── Data supplied

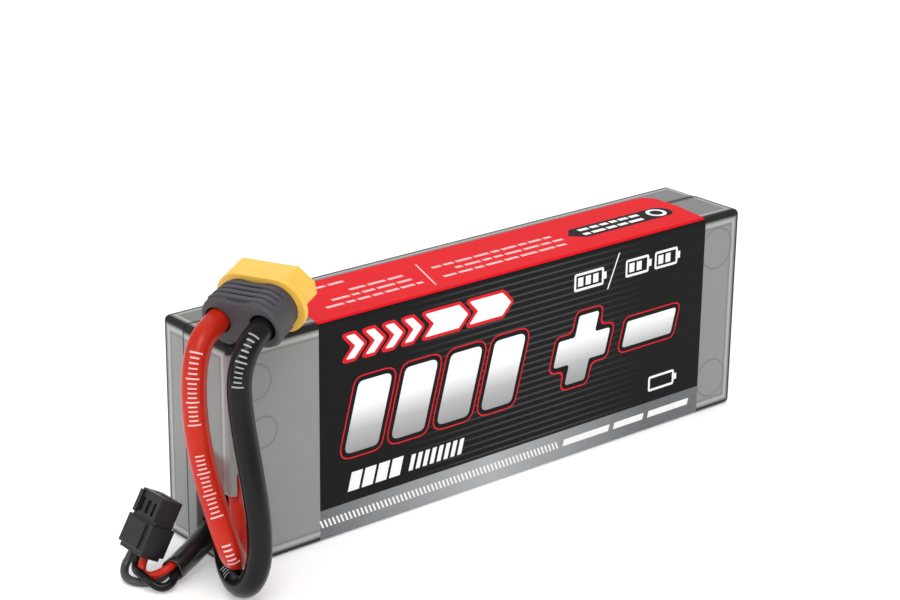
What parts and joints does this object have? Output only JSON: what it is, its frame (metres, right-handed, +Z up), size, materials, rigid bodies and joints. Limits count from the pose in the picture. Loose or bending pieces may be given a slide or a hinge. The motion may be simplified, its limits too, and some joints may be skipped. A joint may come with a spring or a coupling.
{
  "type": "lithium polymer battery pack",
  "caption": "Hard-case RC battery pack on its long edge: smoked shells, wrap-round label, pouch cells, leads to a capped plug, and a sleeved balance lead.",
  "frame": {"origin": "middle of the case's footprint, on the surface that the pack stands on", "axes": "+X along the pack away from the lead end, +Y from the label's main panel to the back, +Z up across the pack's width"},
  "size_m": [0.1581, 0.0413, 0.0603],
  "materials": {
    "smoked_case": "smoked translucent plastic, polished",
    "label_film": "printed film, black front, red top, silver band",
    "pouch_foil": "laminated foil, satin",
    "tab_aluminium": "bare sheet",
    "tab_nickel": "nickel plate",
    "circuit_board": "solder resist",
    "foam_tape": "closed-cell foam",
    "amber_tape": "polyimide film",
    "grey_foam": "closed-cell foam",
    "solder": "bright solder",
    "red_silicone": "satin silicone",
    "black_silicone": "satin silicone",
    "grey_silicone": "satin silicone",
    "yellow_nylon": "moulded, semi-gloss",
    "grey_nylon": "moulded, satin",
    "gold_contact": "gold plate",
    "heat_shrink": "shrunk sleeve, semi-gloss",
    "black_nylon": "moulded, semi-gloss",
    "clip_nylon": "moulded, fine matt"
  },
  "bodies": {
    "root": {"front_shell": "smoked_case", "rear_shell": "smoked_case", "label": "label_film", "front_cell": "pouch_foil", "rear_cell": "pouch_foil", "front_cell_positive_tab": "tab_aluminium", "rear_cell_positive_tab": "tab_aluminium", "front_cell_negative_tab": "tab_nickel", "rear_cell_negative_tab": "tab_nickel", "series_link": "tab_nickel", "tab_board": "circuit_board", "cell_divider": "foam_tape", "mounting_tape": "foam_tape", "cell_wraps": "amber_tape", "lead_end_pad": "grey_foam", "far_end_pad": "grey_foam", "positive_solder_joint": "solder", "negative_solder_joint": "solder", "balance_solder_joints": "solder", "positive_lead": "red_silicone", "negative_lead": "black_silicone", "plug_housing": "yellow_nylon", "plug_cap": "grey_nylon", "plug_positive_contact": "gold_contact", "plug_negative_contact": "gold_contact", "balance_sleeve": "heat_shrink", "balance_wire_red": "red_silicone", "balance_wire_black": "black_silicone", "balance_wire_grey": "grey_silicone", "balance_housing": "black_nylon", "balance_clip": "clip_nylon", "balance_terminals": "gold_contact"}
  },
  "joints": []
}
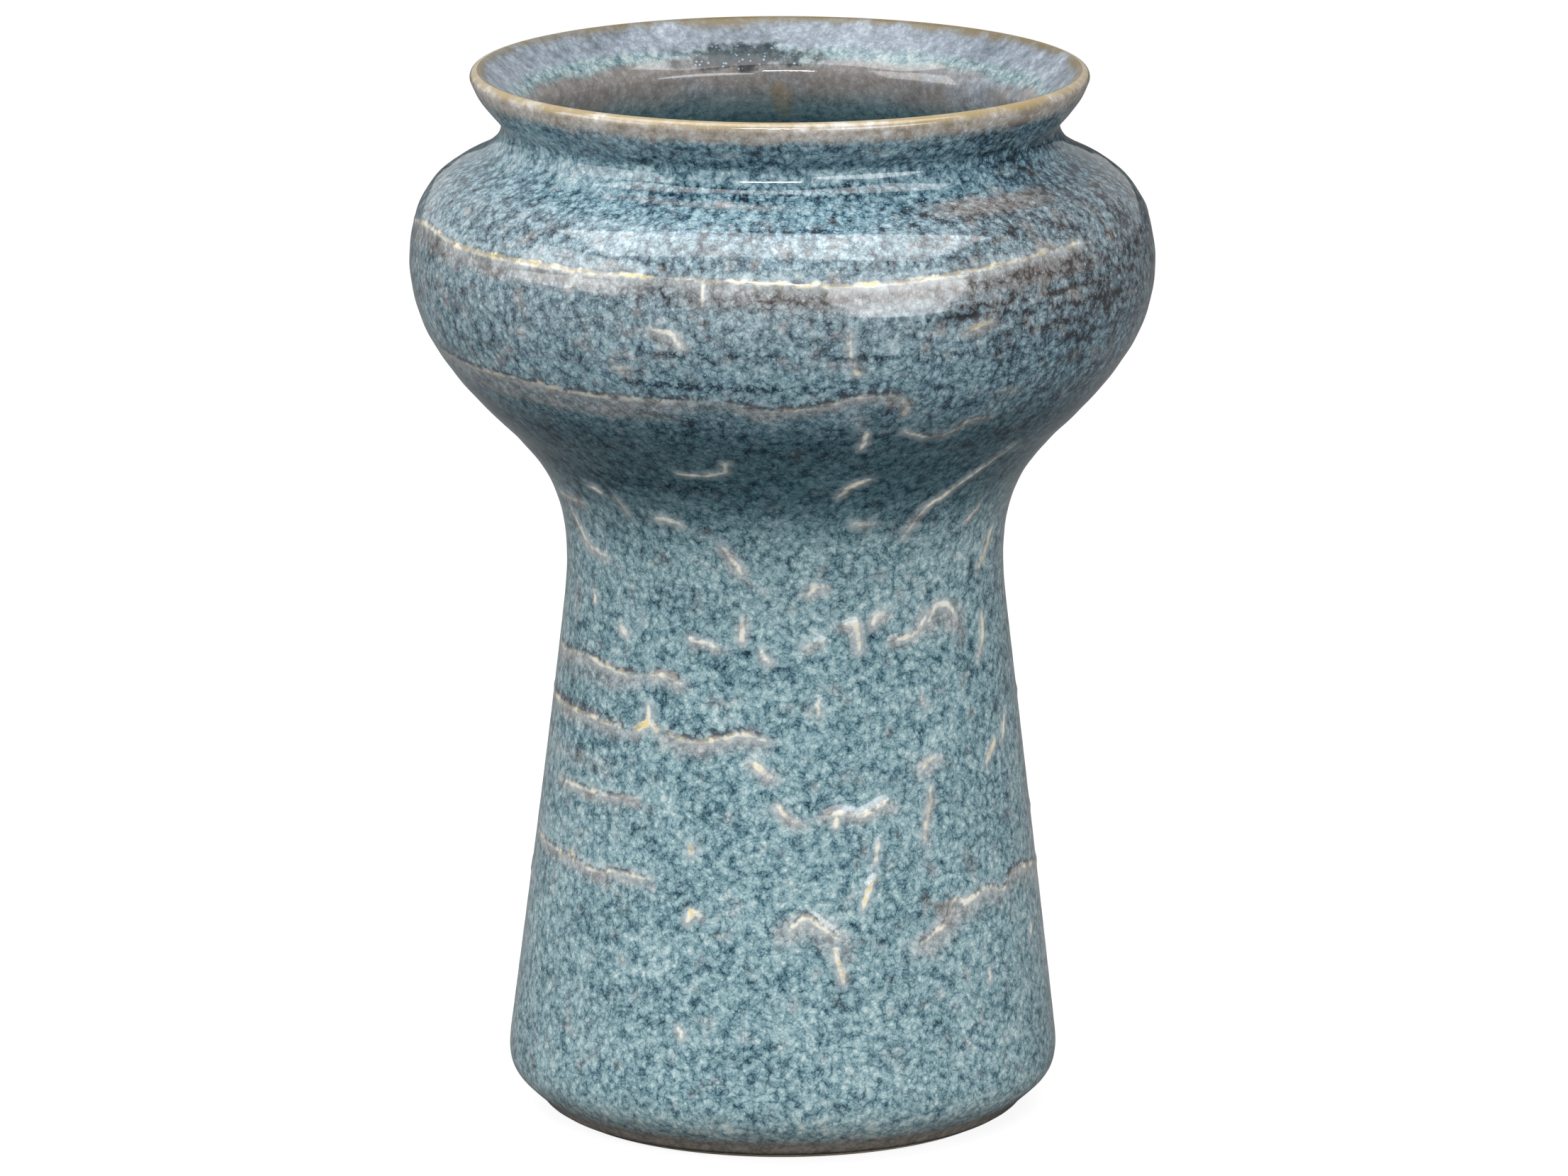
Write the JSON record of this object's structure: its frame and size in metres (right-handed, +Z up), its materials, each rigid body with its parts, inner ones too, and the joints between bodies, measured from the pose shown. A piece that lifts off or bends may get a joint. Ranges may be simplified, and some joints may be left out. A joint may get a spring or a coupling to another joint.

────

### Problem statement
Give back all the data exactly as written.

### Exercise answer
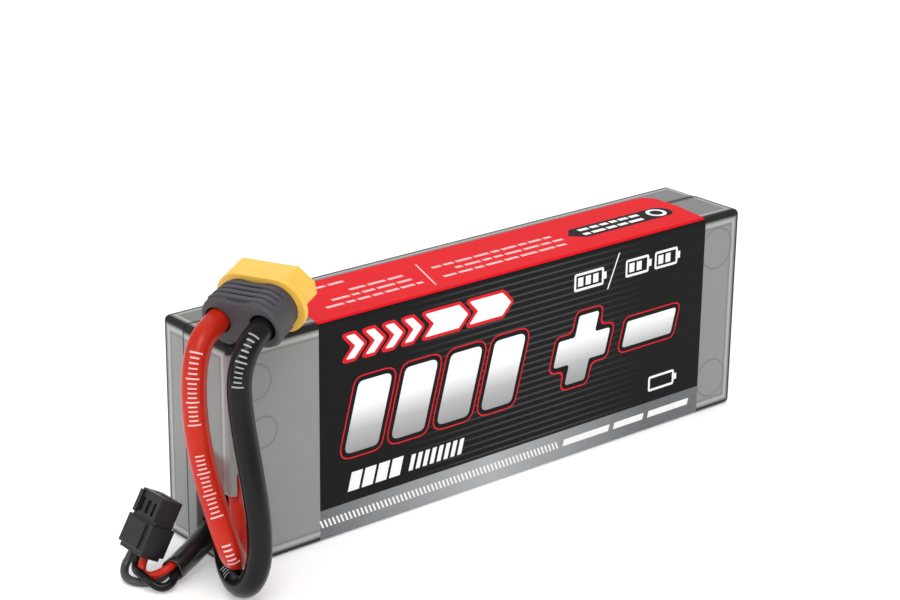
What parts and joints does this object have? Output only JSON: what it is, its frame (metres, right-handed, +Z up), size, materials, rigid bodies and joints. Limits count from the pose in the picture. Loose or bending pieces may be given a slide or a hinge. The motion may be simplified, its limits too, and some joints may be skipped. A joint may come with a spring or a coupling.
{
  "type": "lithium polymer battery pack",
  "caption": "Hard-case RC battery pack on its long edge: smoked shells, wrap-round label, pouch cells, leads to a capped plug, and a sleeved balance lead.",
  "frame": {"origin": "middle of the case's footprint, on the surface that the pack stands on", "axes": "+X along the pack away from the lead end, +Y from the label's main panel to the back, +Z up across the pack's width"},
  "size_m": [0.1581, 0.0413, 0.0603],
  "materials": {
    "smoked_case": "smoked translucent plastic, polished",
    "label_film": "printed film, black front, red top, silver band",
    "pouch_foil": "laminated foil, satin",
    "tab_aluminium": "bare sheet",
    "tab_nickel": "nickel plate",
    "circuit_board": "solder resist",
    "foam_tape": "closed-cell foam",
    "amber_tape": "polyimide film",
    "grey_foam": "closed-cell foam",
    "solder": "bright solder",
    "red_silicone": "satin silicone",
    "black_silicone": "satin silicone",
    "grey_silicone": "satin silicone",
    "yellow_nylon": "moulded, semi-gloss",
    "grey_nylon": "moulded, satin",
    "gold_contact": "gold plate",
    "heat_shrink": "shrunk sleeve, semi-gloss",
    "black_nylon": "moulded, semi-gloss",
    "clip_nylon": "moulded, fine matt"
  },
  "bodies": {
    "root": {"front_shell": "smoked_case", "rear_shell": "smoked_case", "label": "label_film", "front_cell": "pouch_foil", "rear_cell": "pouch_foil", "front_cell_positive_tab": "tab_aluminium", "rear_cell_positive_tab": "tab_aluminium", "front_cell_negative_tab": "tab_nickel", "rear_cell_negative_tab": "tab_nickel", "series_link": "tab_nickel", "tab_board": "circuit_board", "cell_divider": "foam_tape", "mounting_tape": "foam_tape", "cell_wraps": "amber_tape", "lead_end_pad": "grey_foam", "far_end_pad": "grey_foam", "positive_solder_joint": "solder", "negative_solder_joint": "solder", "balance_solder_joints": "solder", "positive_lead": "red_silicone", "negative_lead": "black_silicone", "plug_housing": "yellow_nylon", "plug_cap": "grey_nylon", "plug_positive_contact": "gold_contact", "plug_negative_contact": "gold_contact", "balance_sleeve": "heat_shrink", "balance_wire_red": "red_silicone", "balance_wire_black": "black_silicone", "balance_wire_grey": "grey_silicone", "balance_housing": "black_nylon", "balance_clip": "clip_nylon", "balance_terminals": "gold_contact"}
  },
  "joints": []
}
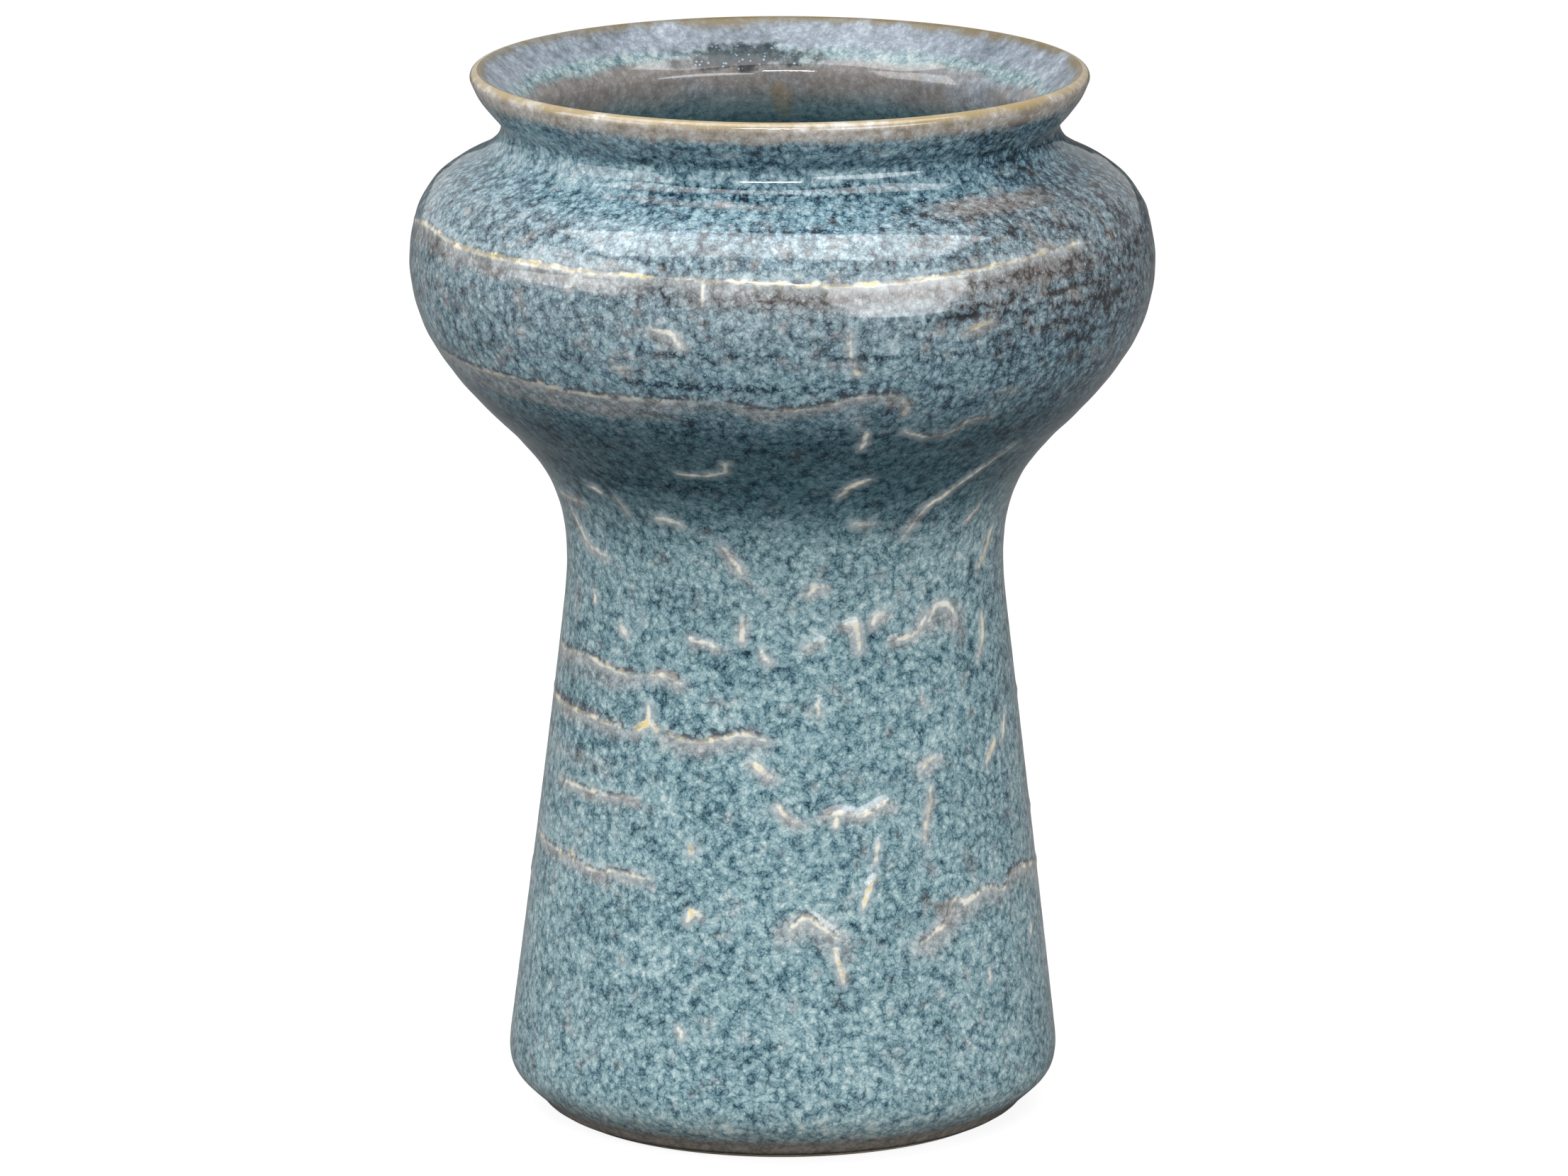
Write the JSON record of this object's structure: its frame and size in metres (right-handed, +Z up), its materials, each rigid body with its parts, inner ones too, and the joints between bodies, measured from the pose shown. A piece that lifts off or bends may get a joint. Ranges may be simplified, and some joints may be left out. A joint may get a spring or a coupling to another joint.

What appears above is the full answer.